Half term has been amazing especially as I went to the Wizarding World of Harry Potter but most of all, I got some much needed rest. I know that it will not be enough but only 7 weeks to go.
The next 7 weeks should get easier as the term goes on. GCSE Maths exams are over within the first two weeks and then A Level not long after. Following that, I will be visiting year 5 students in a local primary school, teaching the more able students. I did this in my previous school and loved every minute of it. It made me consider switching to primary teaching but I obviously never carried it out. I wonder what the differences are. I know at secondary level we think that we have it much worse with the importance of exams, etc but I’m not so sure. Primary schools have to deal with all of the basics that we hope are sorted by the time they reach us. Having said that, this week I am going to be teaching my year 8 class how to tell the time. Many of the students have requested this over the course of the year as they cannot read the time from a clock. This appalled me but I have since realised that they only ever see the time in digital format so would never had to learn.
I’ll let you know how it goes…
I have had a good read of the Ofqual report and all I can say is phew! We are so glad that we did not jump to AQA!
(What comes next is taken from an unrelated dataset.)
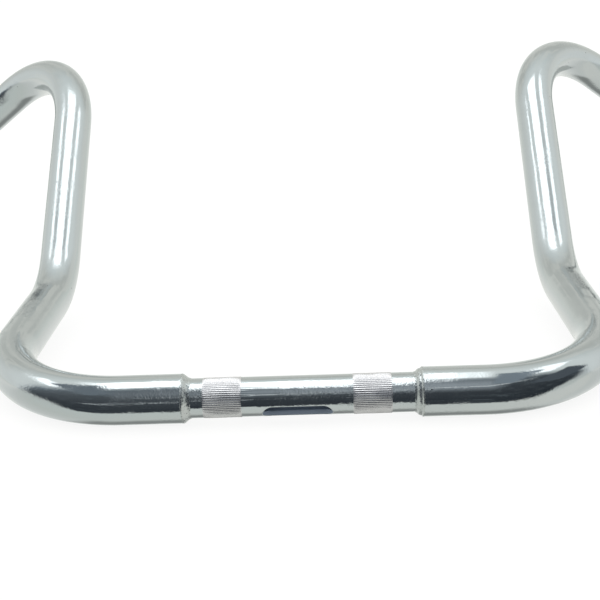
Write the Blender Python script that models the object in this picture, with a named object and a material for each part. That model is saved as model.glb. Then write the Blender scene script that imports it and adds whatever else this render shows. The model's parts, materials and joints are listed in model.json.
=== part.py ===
"""Chromed "bagger ape" motorcycle handlebar, welded up from five telescoping steel tubes.

A narrow clamp tube sits in the middle. It carries two straight-knurled bands for the riser clamps, and a
slot for the wiring loom. On each side it slips into a fat bent tube, and a weld ring closes the step. The
outer end of each fat tube takes a narrow grip tube in the same way.

Frame: metres. The bar lies on a bench as it does off the motorcycle, on the side tubes beside its clamp
tube and on the ends of its grips. The origin is the middle of the clamp tube, on its axis. +X runs along
the clamp tube to the rider's left, +Y from the clamp tube towards the grips, and +Z straight up from the
bench. The side tubes are mirror images of each other about a plane a little to the left of the origin,
because the clamp tube is welded in off their middle.

The bends are laid down in the riding position instead, where the uprights stand along +Z and the grips
point back along +Y. The empty "bench" then tips the whole bar back about X, until it lies on the bench.
"""

import math

import bmesh
import bpy
from mathutils import Vector

MM = 0.001

# Tube stock
NARROW_OD = 25.4 * MM  # clamp tube and grip tubes
NARROW_WALL = 3.0 * MM
FAT_OD = 31.75 * MM  # bent side tubes
SLIP_GAP = 0.35 * MM  # radial play of a narrow tube in the bore of a fat one
SPIGOT = 34.0 * MM  # how far a narrow tube reaches into a fat one
SPIGOT_TO_BEND = 2.4 * MM  # straight fat tube left past the deeper of two spigots

# Clamp tube
CLAMP_BARE_LENGTH = 141.4 * MM  # between the feet of the two weld rings
CLAMP_SHIFT = 3.2 * MM  # from the middle of the clamp tube to the middle between its weld rings
KNURL_SPACING = 95.0 * MM  # between the middles of the two bands, as the riser clamps stand
KNURL_WIDTH = 24.5 * MM
KNURL_RIDGES = 60
KNURL_CREST = 0.2 * MM  # above the tube
KNURL_ROOT = 0.1 * MM  # below the tube
KNURL_RUN_OUT = 0.5 * MM
SLOT_LENGTH = 44.45 * MM  # wiring slot, on the side that faces down when riding
SLOT_WIDTH = 12.7 * MM

# Weld rings, ground to a short cone
WELD_LENGTH = 5.8 * MM
WELD_FOOT = 0.25 * MM  # radial thickness left at the cone's foot
WELD_GAP = 0.3 * MM  # between a weld ring and the tubes that it joins

# Bends of the side tubes, all made on one die, with their angles in the riding position
BEND_RADIUS = 88.9 * MM
CORNER_ANGLE = math.radians(92.5)
LOWER_LEG_RISE = math.radians(50.6)  # above the horizontal
LOWER_LEG_STRAIGHT = 79.0 * MM
UPRIGHT_LEAN = math.radians(0.5)  # outwards
RISE = 406.4 * MM  # height of a grip tube's inner end above the clamp tube
GRIP_SPLAY = math.radians(50.0)  # outwards from straight back
GRIP_DROP = math.radians(8.0)

# Grip tubes
GRIP_BARE_LENGTH = 203.2 * MM
END_CHAMFER = 0.6 * MM
WIRE_HOLE_LENGTH = 16.0 * MM
WIRE_HOLE_WIDTH = 10.0 * MM
WIRE_HOLE_INSET = 22.0 * MM  # from the weld ring's foot to the hole's middle

# Facets
FAT_BEVEL_RESOLUTION = 14  # 32 sides
BEND_STEP = math.radians(10.0)
TURNED_SIDES = 32
SLOT_END_STEPS = 8

BENCH_TIP_PRECISION = math.radians(0.0001)

FAT_WALL = (FAT_OD - NARROW_OD) / 2 - SLIP_GAP
FAT_START = CLAMP_BARE_LENGTH / 2 + WELD_LENGTH  # from the middle between the weld rings to a side tube
STUB = SPIGOT + abs(CLAMP_SHIFT) + SPIGOT_TO_BEND  # straight fat tube beside a weld ring


def clear_scene():
    for obj in list(bpy.data.objects):
        bpy.data.objects.remove(obj)


def metal(name, colour, roughness):
    material = bpy.data.materials.new(name)
    material.use_nodes = True
    shader = material.node_tree.nodes["Principled BSDF"]
    shader.inputs["Base Color"].default_value = (*colour, 1.0)
    shader.inputs["Metallic"].default_value = 1.0
    shader.inputs["Roughness"].default_value = roughness
    return material


def link(name, data, parent, material=None):
    obj = bpy.data.objects.new(name, data)
    obj.parent = parent
    bpy.context.scene.collection.objects.link(obj)
    if material:
        data.materials.append(material)
    return obj


def smooth_by_angle(mesh):
    mesh.shade_smooth()
    mesh.set_sharp_from_angle(angle=math.radians(25))


# ---- Centreline ----------------------------------------------------------------------------------


class Centreline:
    """A bent tube's centreline, laid down as straights and bends, as a bender would make it."""

    def __init__(self, start, direction):
        self.points = [start]
        self.direction = direction

    @property
    def end(self):
        return self.points[-1]

    def straight(self, length):
        self.points.append(self.end + self.direction * length)

    def bend(self, direction):
        """Turns to the new direction on the common bend radius."""
        start = self.end
        heading = self.direction
        angle = heading.angle(direction)
        inward = (direction - heading * heading.dot(direction)).normalized()
        steps = math.ceil(angle / BEND_STEP)
        for i in range(1, steps + 1):
            turned = angle * i / steps
            along = heading * math.sin(turned)
            across = inward * (1 - math.cos(turned))
            self.points.append(start + (along + across) * BEND_RADIUS)
        self.direction = direction


def leg_directions(side):
    """Directions of the lower leg, the upright and the grip; side is 1 on the left and -1 on the right."""
    lower = Vector(
        (
            side * math.cos(CORNER_ANGLE),
            math.sin(CORNER_ANGLE) * math.cos(LOWER_LEG_RISE),
            math.sin(CORNER_ANGLE) * math.sin(LOWER_LEG_RISE),
        )
    )
    upright = Vector((side * math.sin(UPRIGHT_LEAN), 0.0, math.cos(UPRIGHT_LEAN)))
    grip = Vector(
        (
            side * math.sin(GRIP_SPLAY) * math.cos(GRIP_DROP),
            math.cos(GRIP_SPLAY) * math.cos(GRIP_DROP),
            -math.sin(GRIP_DROP),
        )
    )
    return lower, upright, grip


def upright_straight(foot_height, upright, grip):
    """Length of straight upright that brings the grip tube's inner end to RISE."""
    bend_reach = BEND_RADIUS * math.tan(upright.angle(grip) / 2)
    above = bend_reach * (upright.z + grip.z) + (STUB + WELD_LENGTH) * grip.z
    return (RISE - foot_height - above) / upright.z


def side_centreline(side):
    lower, upright, grip = leg_directions(side)
    line = Centreline(Vector((CLAMP_SHIFT + side * FAT_START, 0.0, 0.0)), Vector((side, 0.0, 0.0)))
    line.straight(STUB)
    line.bend(lower)
    line.straight(LOWER_LEG_STRAIGHT)
    line.bend(upright)
    line.straight(upright_straight(line.end.z, upright, grip))
    line.bend(grip)
    line.straight(STUB)
    return line


def bench_tip(line):
    """Angle, back from the riding position, at which the bar lies on its side tubes and its grip ends."""
    rim = line.end + line.direction * (WELD_LENGTH + GRIP_BARE_LENGTH - END_CHAMFER)
    least, most = 0.0, math.pi / 2
    while most - least > BENCH_TIP_PRECISION:
        tip = (least + most) / 2
        down = Vector((0.0, math.sin(tip), -math.cos(tip)))
        slope = down.dot(line.direction)
        reach = down.dot(rim) + NARROW_OD / 2 * math.sqrt(1 - slope * slope)
        if reach < FAT_OD / 2:
            least = tip
        else:
            most = tip
    return least


# ---- Shapes --------------------------------------------------------------------------------------


def bent_tube(name, line, parent, material):
    """A hollow tube along a centreline: a round curve, thickened inwards to the wall."""
    curve = bpy.data.curves.new(name, "CURVE")
    curve.dimensions = "3D"
    curve.bevel_depth = FAT_OD / 2
    curve.bevel_resolution = FAT_BEVEL_RESOLUTION
    curve.use_fill_caps = False
    spline = curve.splines.new("POLY")
    spline.points.add(len(line.points) - 1)
    for knot, point in zip(spline.points, line.points):
        knot.co = (*point, 1.0)
    spline.use_smooth = True
    obj = link(name, curve, parent, material)
    wall = obj.modifiers.new("wall", "SOLIDIFY")
    wall.thickness = FAT_WALL
    wall.offset = -1.0
    wall.use_even_offset = True
    return obj


def turned_mesh(name, profile, sides):
    """A closed outline of (distance along X, radius) points, spun about the X axis."""
    bm = bmesh.new()
    corners = [bm.verts.new((along, 0.0, radius)) for along, radius in profile]
    edges = [bm.edges.new((corners[i - 1], corners[i])) for i in range(len(corners))]
    bmesh.ops.spin(
        bm,
        geom=corners + edges,
        cent=(0.0, 0.0, 0.0),
        axis=(1.0, 0.0, 0.0),
        angle=2 * math.pi,
        steps=sides,
        use_merge=True,
    )
    bmesh.ops.recalc_face_normals(bm, faces=bm.faces)
    mesh = bpy.data.meshes.new(name)
    bm.to_mesh(mesh)
    bm.free()
    return mesh


def stadium_cutter(name, length, width, parent):
    """A prism with rounded ends, along X, from the axis out through a narrow tube's underside."""
    depth = NARROW_OD  # past the outer surface
    bm = bmesh.new()
    outline = []
    for end in (1, -1):
        for i in range(SLOT_END_STEPS + 1):
            angle = math.pi * (i / SLOT_END_STEPS - 0.5)
            x = end * ((length - width) / 2 + math.cos(angle) * width / 2)
            y = end * math.sin(angle) * width / 2
            outline.append(bm.verts.new((x, y, -depth)))
    floor = bm.faces.new(outline)
    walls = bmesh.ops.extrude_face_region(bm, geom=[floor])
    top = [item for item in walls["geom"] if isinstance(item, bmesh.types.BMVert)]
    bmesh.ops.translate(bm, verts=top, vec=(0.0, 0.0, depth))
    bmesh.ops.recalc_face_normals(bm, faces=bm.faces)
    mesh = bpy.data.meshes.new(name)
    bm.to_mesh(mesh)
    bm.free()
    cutter = link(name, mesh, parent)
    cutter.hide_render = True
    cutter.display_type = "WIRE"
    return cutter


def cut(obj, cutter):
    hole = obj.modifiers.new(cutter.name, "BOOLEAN")
    hole.operation = "DIFFERENCE"
    hole.object = cutter


# ---- Pieces --------------------------------------------------------------------------------------


def knurl_edges():
    """The stations along the clamp tube where a knurled band starts, is full, stops being full and ends."""
    stations = []
    for side in (-1, 1):
        middle = side * KNURL_SPACING / 2
        for offset in (-KNURL_WIDTH / 2, KNURL_WIDTH / 2):
            inward = -math.copysign(KNURL_RUN_OUT, offset)
            stations += [middle + offset, middle + offset + inward]
    return sorted(stations)


def press_knurl(mesh):
    """Inside the two bands, raises every other line of the clamp tube to a crest and sinks the rest."""
    pitch = math.pi / KNURL_RIDGES
    full = KNURL_WIDTH / 2 - KNURL_RUN_OUT
    for vertex in mesh.vertices:
        radius = math.hypot(vertex.co.y, vertex.co.z)
        from_band = abs(abs(vertex.co.x) - KNURL_SPACING / 2)
        if from_band > full + KNURL_RUN_OUT / 2 or radius < NARROW_OD / 2 - NARROW_WALL / 2:
            continue
        line = round(math.atan2(vertex.co.y, vertex.co.z) / pitch)
        pressed = radius + (KNURL_CREST if line % 2 else -KNURL_ROOT)
        vertex.co.y *= pressed / radius
        vertex.co.z *= pressed / radius


def clamp_tube(bench, material):
    outer = NARROW_OD / 2
    bore = outer - NARROW_WALL
    half = FAT_START + SPIGOT
    profile = [(-half, bore), (-half, outer)]
    profile += [(station, outer) for station in knurl_edges()]
    profile += [(half, outer), (half, bore)]
    mesh = turned_mesh("clamp_tube", profile, 2 * KNURL_RIDGES)
    press_knurl(mesh)
    smooth_by_angle(mesh)
    tube = link("clamp_tube", mesh, bench, material)
    cut(tube, stadium_cutter("wiring_slot", SLOT_LENGTH, SLOT_WIDTH, tube))


def grip_tube(name, bench, material):
    """A grip tube along its own +X, with its origin where the fat tube ends."""
    outer = NARROW_OD / 2
    bore = outer - NARROW_WALL
    end = WELD_LENGTH + GRIP_BARE_LENGTH
    profile = [
        (-SPIGOT, bore),
        (-SPIGOT, outer),
        (end - END_CHAMFER, outer),
        (end, outer - END_CHAMFER),
        (end, bore),
    ]
    mesh = turned_mesh(name, profile, TURNED_SIDES)
    smooth_by_angle(mesh)
    tube = link(name, mesh, bench, material)
    cutter = stadium_cutter(name + "_wire_hole", WIRE_HOLE_LENGTH, WIRE_HOLE_WIDTH, tube)
    cutter.location.x = WELD_LENGTH + WIRE_HOLE_INSET
    cut(tube, cutter)
    return tube


def weld_ring(name, bench, material):
    """A weld ring along its own +X, from the fat tube's end at its origin to its foot on the narrow tube."""
    inner = NARROW_OD / 2 + WELD_GAP
    profile = [
        (WELD_GAP, inner),
        (WELD_GAP, FAT_OD / 2),
        (WELD_LENGTH, inner + WELD_FOOT),
        (WELD_LENGTH, inner),
    ]
    mesh = turned_mesh(name, profile, TURNED_SIDES)
    smooth_by_angle(mesh)
    return link(name, mesh, bench, material)


def place(obj, point, direction):
    """Puts a turned piece's origin at the point, with its +X along the direction and its underside down."""
    obj.location = point
    obj.rotation_mode = "QUATERNION"
    obj.rotation_quaternion = direction.to_track_quat("X", "Z")


def main():
    clear_scene()
    bench = link("bench", None, None)
    bench.rotation_euler.x = -bench_tip(side_centreline(1))
    polished = metal("polished_chrome", (0.66, 0.68, 0.68), 0.08)
    knurled = metal("knurled_chrome", (0.64, 0.65, 0.65), 0.18)
    welded = metal("welded_chrome", (0.62, 0.64, 0.64), 0.22)

    clamp_tube(bench, knurled)
    for name, side in (("left", 1), ("right", -1)):
        line = side_centreline(side)
        inwards = Vector((-side, 0.0, 0.0))
        bent_tube("side_tube_" + name, line, bench, polished)
        place(weld_ring("clamp_weld_" + name, bench, welded), line.points[0], inwards)
        place(grip_tube("grip_tube_" + name, bench, polished), line.end, line.direction)
        place(weld_ring("grip_weld_" + name, bench, welded), line.end, line.direction)


main()
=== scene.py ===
"""Looks of a chromed ape-hanger handlebar that lies on a pale floor.

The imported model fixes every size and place. Its nine faceted nodes are replaced here by fine meshes of the
same sizes: bent tubes, a clamp tube with pressed knurling and a milled slot, grip tubes and rough ground
welds. The chrome gets its look from a studio that only gloss sees.
Everything is in metres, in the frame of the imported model.
"""

import json
import math

import bmesh
import bpy
import numpy as np
from mathutils import Euler, Matrix, Vector, noise


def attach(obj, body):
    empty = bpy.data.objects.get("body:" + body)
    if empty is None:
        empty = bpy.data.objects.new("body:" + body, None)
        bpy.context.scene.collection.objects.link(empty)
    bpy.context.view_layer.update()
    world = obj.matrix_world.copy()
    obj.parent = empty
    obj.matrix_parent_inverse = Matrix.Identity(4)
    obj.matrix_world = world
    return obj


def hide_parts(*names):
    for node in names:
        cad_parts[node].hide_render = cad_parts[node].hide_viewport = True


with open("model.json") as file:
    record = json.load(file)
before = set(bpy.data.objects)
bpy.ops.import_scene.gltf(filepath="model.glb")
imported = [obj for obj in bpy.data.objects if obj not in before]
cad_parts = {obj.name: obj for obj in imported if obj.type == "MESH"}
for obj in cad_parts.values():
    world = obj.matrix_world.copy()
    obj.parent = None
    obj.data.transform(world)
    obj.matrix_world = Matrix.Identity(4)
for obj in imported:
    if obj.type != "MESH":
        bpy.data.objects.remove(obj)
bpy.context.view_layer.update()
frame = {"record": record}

MM = 0.001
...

However, I do need to ask why they needed to carry out tests and waste money to tell us exactly what all maths teachers knew. We looked at the specimen papers, immediately saying that Edexcel was hard and AQA was easy. Isn’t this exactly what Ofqual have now written? Maths teachers up and down the country could have told you that months ago. Ofqual can offer me £50,000 a year and I can carry out these ‘inspections’ for them.
We have now decided to stick with Edexcel but it worries me that we are teaching this from September without everything being sorted. I know that it is part of our job and as teachers, we cope but this is children’s education that we are playing with. Ofqual should have got it right the first time, not on the second or third attempt.
Let’s start by telling you a little bit about me. I am 27 and have been teaching Maths in secondary schools for the past 7 years. I am also an avid sports fan, which no doubt you will learn reading my posts. I decided to start this blog as I often read others and wanted to share my opinions.
So, we are nearing the end of half term and I have to say that I am absolutely exhausted. My Year 12 students have sat two of their exams with Statistics coming after half term. Year 11 still have both to go which is very stressful and Year 13 have all three to go after the break. It has been a hectic half term with extra revision sessions, boosters, mock examinations and a visit from our Academy sponsor where I got observed with my year 8 class.
Next half term won’t be any easier. As I already mentioned, year 11, 12 and 13 still have examinations to go and then I have the pleasure of writing a new scheme of work for the new spec GCSE. Alongside this, the bit I’m most looking forward to, I get to go into some primary schools and teach their more able students in year 5. I did this for a year in my previous school and it was great. The students were so enthusiastic and willing, something which is often missing at secondary school so it makes me wonder, where does it go? Is it something that we do that turns them off maths? Is it the lack of investigational work? If you have any ideas, please let me know.